Consequently, the choice of sports was based on the skills they are liable to develop, as well as on the facilities available on the Cachan campus to start with and on the Moulon plateau campus once it opens. “We’ve chosen sports in which relational interactions play a key role. We’ve selected combat sports and team sports, but also activities where a more original form of communication is required (dance, climbing).”

Kickoff at the start of the 2018-2019 academic year

The scheme will take effect at the beginning of the next academic year. All ENS Paris-Saclay students are concerned and will be able to register for their activities on ADN. “However, the third undergraduate year or first master’s year seem preferable for completing the requirements,” added Mr. Aeschlimann.

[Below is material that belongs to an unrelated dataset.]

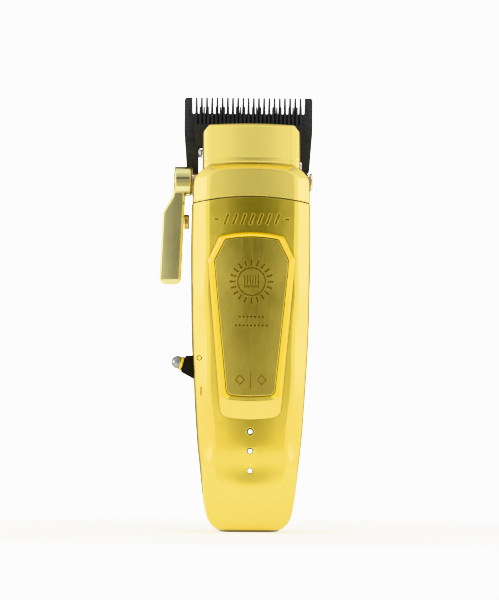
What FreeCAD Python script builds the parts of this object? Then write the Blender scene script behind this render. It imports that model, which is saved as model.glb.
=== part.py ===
"""Cordless hair clipper: gold metal body, adjustable blade set, taper lever and a side toggle switch.

Frame: the clipper stands on its base, blade up. +Z runs from the base to the blade tips, -Y is the front face
and +X is to the right of someone who looks at the front. The origin is the centre of the flat base.
All sizes are in millimetres. One STEP is written for each piece, named after the piece.
"""
import FreeCAD
import Part

import math
import os

V = FreeCAD.Vector
OUT = "parts"

# ---------------------------------------------------------------- driving dimensions
SEAM_Z = 123.8             # top of the main body at the centre line
SEAM_RADIUS = 91.0         # the seam is an arc in the front view
SEAM_GAP = 0.45
WALL = 1.6                 # metal shell
PARTING_Y = 2.0            # plane between the front and the back shell
PARTING_GAP = 0.2
LIP_THICK = 1.0            # lip of the back shell inside the front shell
LIP_TOP = 115.8
CROWN = 0.55               # how far the front face bulges at the centre line
BASE_THICK = 4.0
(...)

The classes will be taught by PE teachers and all students will receive an evaluation form.

The evaluation will focus on behavioural knowledge, motor skills, participation and progress. “So as not to undermine the principle of physical activity, physical capability will also be measured, but it won’t prevent a student from passing,” explained Mr. Aeschlimann. “In short, whatever their sporting level or experience, every ENS Paris-Saclay student will be capable of passing the sports component.”

Whereas Thursday afternoons are normally devoted to university sports, the majority of interuniversity competitions will be pushed back to Thursday evenings so that students can reconcile study and sporting achievement. This concerns students like Alice Delmer, a student in the EAA department who won first place at the French University Championships in hammer throwing on 26 May. Congratulations Alice! Note also that any high performance athlete will automatically pass their sports activity provided he or she is registered on the ministerial list.